None of the children confounded viewers’ predictions more than Neil Hughes, a bright pupil at a Liverpool school who played chess and hoped to go to Oxford . . . and the Moon
The young Apted visited a pre-preparatory school in London’s Kensington, a charity home, a school in a middle-class Liverpool suburb and two East End schools: ‘I rang up the schools and said: ‘Bring me out your likeliest candidates.’
By that I did not mean the smartest kids, but the ones who wouldn’t be intimidated by having ten people standing in a room, staring at them.
‘We never had a contract with any of them, never got parental permission. We probably got verbal agreements and the schools agreed, but it was all very loosey-goosey. Life was simpler in those days.’
Indeed it was — and a hugely optimistic time with the birth of Beatlemania and the emergence of working class film stars such as Michael Caine and Terence Stamp.
Original director Paul Almond hoped his seven-year-olds would have dreams and aspirations that went beyond their backgrounds.
Seven years on, with Apted by now an experienced TV director, he was approached by Granada to make a follow-up — 14 Up, going back to the same children to find out how their lives and hopes had changed. It was the least successful of the series, because most of the teens were too inhibited or inarticulate. But it began a tradition that would continue every seven years.
The initial documentary opened at London Zoo on a day trip. In their interviews the children were charming, chatty and open — and viewers were entranced. Any idea this would be simply a film about the class divide was swept away, as individuals shone through.
One of the liveliest was Tony Walker, a lad from East London who spent much of that first day getting into scraps with the posher boys. Tony had dreams of being a jockey, and did have a few professional races in his late teens, but he didn’t make the grade. Undaunted, he decided to become a taxi driver, and did ‘the Knowledge’, buzzing around London on a moped as he learned the cobweb of backstreets.
Tony’s ‘cheeky chappie’ personality taught Apted an early lesson during filming for the 1977 episode 21 Up.
‘When Tony was 21 he was hanging out at the dog track,’ the director said. ‘I was convinced he’d be in the slammer by 28.’
To exaggerate this side of the young man’s character, Apted asked him to drive around the East End pointing out notorious haunts — the pub where the Kray twins murdered a rival, for instance.
But Tony’s life turned out very differently, as he became a devoted family man.

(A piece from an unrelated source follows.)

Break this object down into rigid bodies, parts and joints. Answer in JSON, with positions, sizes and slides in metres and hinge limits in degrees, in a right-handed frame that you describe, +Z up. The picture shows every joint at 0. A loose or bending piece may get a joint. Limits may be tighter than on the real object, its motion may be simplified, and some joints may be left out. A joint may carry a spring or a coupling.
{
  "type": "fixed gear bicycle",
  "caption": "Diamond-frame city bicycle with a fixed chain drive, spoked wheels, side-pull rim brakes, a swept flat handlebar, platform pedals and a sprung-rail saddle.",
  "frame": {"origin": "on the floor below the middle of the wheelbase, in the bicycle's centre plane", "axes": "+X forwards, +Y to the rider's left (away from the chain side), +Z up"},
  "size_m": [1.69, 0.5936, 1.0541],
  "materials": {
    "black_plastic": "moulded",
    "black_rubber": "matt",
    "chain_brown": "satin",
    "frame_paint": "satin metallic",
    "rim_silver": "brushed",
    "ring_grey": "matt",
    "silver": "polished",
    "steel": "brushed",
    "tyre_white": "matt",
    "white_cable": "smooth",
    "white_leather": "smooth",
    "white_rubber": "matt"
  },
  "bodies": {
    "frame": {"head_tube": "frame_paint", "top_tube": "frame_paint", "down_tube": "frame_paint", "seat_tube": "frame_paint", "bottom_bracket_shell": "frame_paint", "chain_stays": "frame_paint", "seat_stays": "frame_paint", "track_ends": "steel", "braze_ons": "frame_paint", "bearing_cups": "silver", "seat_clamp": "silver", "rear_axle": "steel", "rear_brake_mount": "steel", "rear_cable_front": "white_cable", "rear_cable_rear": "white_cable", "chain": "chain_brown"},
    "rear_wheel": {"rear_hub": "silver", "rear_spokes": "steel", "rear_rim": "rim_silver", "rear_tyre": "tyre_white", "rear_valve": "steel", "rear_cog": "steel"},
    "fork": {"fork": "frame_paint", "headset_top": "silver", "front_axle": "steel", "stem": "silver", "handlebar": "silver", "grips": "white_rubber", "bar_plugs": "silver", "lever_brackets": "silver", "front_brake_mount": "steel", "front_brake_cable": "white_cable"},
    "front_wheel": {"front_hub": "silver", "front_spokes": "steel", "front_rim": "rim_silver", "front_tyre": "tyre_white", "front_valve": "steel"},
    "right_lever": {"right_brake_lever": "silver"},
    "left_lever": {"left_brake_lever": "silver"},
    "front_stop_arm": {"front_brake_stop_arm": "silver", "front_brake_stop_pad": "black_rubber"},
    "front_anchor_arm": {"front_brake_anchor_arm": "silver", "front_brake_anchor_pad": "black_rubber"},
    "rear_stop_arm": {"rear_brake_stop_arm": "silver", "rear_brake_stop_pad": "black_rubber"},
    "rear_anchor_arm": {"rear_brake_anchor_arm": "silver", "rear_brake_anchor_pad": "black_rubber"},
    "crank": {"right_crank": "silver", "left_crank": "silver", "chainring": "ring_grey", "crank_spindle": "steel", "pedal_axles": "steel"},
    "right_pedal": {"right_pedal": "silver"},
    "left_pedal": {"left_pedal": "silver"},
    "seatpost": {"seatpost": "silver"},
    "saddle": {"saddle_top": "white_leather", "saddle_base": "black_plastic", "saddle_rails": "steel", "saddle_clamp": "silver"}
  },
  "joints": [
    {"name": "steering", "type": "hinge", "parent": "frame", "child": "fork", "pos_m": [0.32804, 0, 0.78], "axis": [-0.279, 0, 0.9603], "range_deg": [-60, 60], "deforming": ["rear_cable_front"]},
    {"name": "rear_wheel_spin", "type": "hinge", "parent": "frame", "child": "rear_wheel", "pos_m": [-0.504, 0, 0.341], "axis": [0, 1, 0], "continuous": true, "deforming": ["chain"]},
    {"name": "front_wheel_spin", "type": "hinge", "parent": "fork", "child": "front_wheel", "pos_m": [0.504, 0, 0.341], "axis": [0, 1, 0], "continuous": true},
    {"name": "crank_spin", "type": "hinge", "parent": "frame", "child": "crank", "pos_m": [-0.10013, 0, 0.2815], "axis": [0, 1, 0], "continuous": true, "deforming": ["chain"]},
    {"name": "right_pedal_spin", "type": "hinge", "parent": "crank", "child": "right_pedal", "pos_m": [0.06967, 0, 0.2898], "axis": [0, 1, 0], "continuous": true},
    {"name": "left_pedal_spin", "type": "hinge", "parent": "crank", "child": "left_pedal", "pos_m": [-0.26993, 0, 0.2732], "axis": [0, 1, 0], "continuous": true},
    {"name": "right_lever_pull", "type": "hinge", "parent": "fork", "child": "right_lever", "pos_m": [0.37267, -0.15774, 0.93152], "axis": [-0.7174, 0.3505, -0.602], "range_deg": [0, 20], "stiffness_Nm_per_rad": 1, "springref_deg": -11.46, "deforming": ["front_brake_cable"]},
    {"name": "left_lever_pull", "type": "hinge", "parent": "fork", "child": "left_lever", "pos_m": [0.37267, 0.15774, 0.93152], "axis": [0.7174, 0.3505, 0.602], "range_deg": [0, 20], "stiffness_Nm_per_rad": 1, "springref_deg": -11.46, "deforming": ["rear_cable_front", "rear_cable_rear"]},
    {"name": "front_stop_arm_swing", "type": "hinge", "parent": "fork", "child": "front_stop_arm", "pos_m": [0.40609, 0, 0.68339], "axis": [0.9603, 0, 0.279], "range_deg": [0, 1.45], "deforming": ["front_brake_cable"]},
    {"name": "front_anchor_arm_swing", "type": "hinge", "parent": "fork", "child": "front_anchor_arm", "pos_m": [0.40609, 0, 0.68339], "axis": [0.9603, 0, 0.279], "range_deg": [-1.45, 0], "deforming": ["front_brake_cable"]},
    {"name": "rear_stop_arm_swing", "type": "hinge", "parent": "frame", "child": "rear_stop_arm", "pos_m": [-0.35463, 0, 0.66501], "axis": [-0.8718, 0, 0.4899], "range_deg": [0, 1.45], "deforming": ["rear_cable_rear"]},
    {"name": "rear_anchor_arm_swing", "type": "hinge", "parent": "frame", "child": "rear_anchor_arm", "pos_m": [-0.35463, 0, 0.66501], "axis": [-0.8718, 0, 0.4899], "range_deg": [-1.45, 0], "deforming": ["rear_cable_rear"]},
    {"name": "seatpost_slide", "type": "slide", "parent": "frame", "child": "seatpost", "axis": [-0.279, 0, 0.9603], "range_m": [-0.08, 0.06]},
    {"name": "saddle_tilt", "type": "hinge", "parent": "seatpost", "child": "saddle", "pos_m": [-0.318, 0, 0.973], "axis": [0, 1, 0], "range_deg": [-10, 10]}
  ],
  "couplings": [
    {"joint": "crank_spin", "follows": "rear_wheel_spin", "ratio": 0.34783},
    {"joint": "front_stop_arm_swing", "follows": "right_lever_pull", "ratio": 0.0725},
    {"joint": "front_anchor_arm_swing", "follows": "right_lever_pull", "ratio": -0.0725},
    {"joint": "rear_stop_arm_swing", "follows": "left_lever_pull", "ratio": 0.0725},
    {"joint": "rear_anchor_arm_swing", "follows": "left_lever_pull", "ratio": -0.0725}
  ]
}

An embarrassed Apted later said: ‘I stopped having expectations about how each would turn out. I gave up being God.’
None of the children confounded viewers’ predictions more than Neil Hughes, a bright pupil at a Liverpool school who played chess and hoped to go to Oxford . . . and the Moon.

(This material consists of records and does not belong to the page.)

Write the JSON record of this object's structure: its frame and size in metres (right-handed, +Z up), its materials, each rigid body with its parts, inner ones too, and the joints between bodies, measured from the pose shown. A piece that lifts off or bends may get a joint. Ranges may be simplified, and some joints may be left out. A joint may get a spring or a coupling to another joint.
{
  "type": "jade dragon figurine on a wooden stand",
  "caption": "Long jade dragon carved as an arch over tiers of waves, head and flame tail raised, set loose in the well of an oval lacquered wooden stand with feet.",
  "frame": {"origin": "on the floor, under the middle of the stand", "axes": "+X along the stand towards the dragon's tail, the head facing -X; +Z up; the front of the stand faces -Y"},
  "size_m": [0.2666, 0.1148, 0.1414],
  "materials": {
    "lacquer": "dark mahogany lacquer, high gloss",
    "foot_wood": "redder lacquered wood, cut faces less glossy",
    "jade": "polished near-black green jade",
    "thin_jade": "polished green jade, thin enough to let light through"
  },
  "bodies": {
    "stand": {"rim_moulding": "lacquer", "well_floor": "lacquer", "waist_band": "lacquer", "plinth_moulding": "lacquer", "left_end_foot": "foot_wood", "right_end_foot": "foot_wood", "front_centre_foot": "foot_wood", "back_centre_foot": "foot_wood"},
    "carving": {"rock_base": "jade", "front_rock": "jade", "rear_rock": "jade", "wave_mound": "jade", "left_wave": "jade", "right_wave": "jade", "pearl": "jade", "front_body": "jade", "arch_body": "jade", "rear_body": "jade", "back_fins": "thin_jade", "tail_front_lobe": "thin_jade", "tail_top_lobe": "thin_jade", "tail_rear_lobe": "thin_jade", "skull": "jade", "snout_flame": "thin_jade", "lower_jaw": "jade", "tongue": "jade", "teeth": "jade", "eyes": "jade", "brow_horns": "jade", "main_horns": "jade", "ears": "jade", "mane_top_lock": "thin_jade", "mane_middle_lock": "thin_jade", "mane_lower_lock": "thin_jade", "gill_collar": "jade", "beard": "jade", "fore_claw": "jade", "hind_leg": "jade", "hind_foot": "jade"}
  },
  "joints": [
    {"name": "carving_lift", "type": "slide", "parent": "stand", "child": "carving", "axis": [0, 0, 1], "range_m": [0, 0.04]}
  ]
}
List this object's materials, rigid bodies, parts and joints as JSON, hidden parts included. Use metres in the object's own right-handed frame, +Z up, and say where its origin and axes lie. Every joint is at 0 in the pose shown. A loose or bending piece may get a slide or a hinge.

His schooling became a torment in his teens: bullied and anxious, he ended up dropping out of Aberdeen University and living in a London squat, before moving to a council house on Shetland.
Neil and another of the subjects, Bruce (who dreamed at seven of being a missionary), then shared digs together in London, where Neil became a Lib Dem councillor, before he moved to Cumbria and worked as a lay preacher. It’s a life of zigzags that disproves the notion of destiny underlying the series.
One of Apted’s regrets about the show was the imbalance of boys and girls. Only four of the participants were female. One of them, school governor Lynn Johnson, was the first of the group to die, in 2013. The library at her primary school in Poplar, East London, is named in her memory.
Tony’s ‘cheeky chappie’ personality taught Apted an early lesson during filming for the 1977 episode 21 Up. ‘When Tony was 21 he was hanging out at the dog track,’ the director said. ‘I was convinced he’d be in the slammer by 28’
Another of the girls, Suzy Lusk, refused to take part in the latest instalment.
Apted resorted to borrowing a phone and ringing her, ‘so she’d think it was someone else. Then I said it was me, and she put the phone down’.
She joined another refusenik, Charles Furneaux, who dropped out after 21 Up and went on to become a BBC producer himself.
Before filming the fourth episode, Apted tried calling him, too — and the pair ended up having a furious argument over the phone. They never spoke again.
Apted’s own childhood in London sowed the seeds for his direct, driven style. ‘My mother was always pushing, pushing, pushing,’ he said.
‘She was a homemaker, and never really exercised the gifts or the intelligence she had. She wanted me to make absolutely the best I could of my life.’
Expecting him to be a solicitor, his parents were aghast when he got a job in television after leaving Cambridge.
‘It took them ten years to figure out I had a proper job.’
He branched out into movies in the 1970s with The Triple Echo, starring Glenda Jackson and Oliver Reed. His first big success was the 1980 life story of country star Loretta Lynn, played by Sissy Spacek, in Coal Miner’s Daughter. It was nominated for seven Oscars (with Spacek winning Best Actress). Gorillas In The Mist — about naturalist Dian Fossey — earned five nominations in 1988.
A Bond spectacular with Pierce Brosnan, The World Is Not Enough, followed in 1999; Enigma, based on the code-busting work at Bletchley Park in World War II in 2001; the life of anti-slavery campaigner William Wilberforce, Amazing Grace, in 2006; and the acclaimed TV series starring Michael Sheen, Masters Of Sex, ten years later.
But it was the Seven Up! series that he regarded as his real legacy. As he finished his final instalment last year, he said: ‘It’s the most important thing I’ll ever do. It’s unique in the history of television and film.’
He might have added that it was, quite literally, the work of many lifetimes.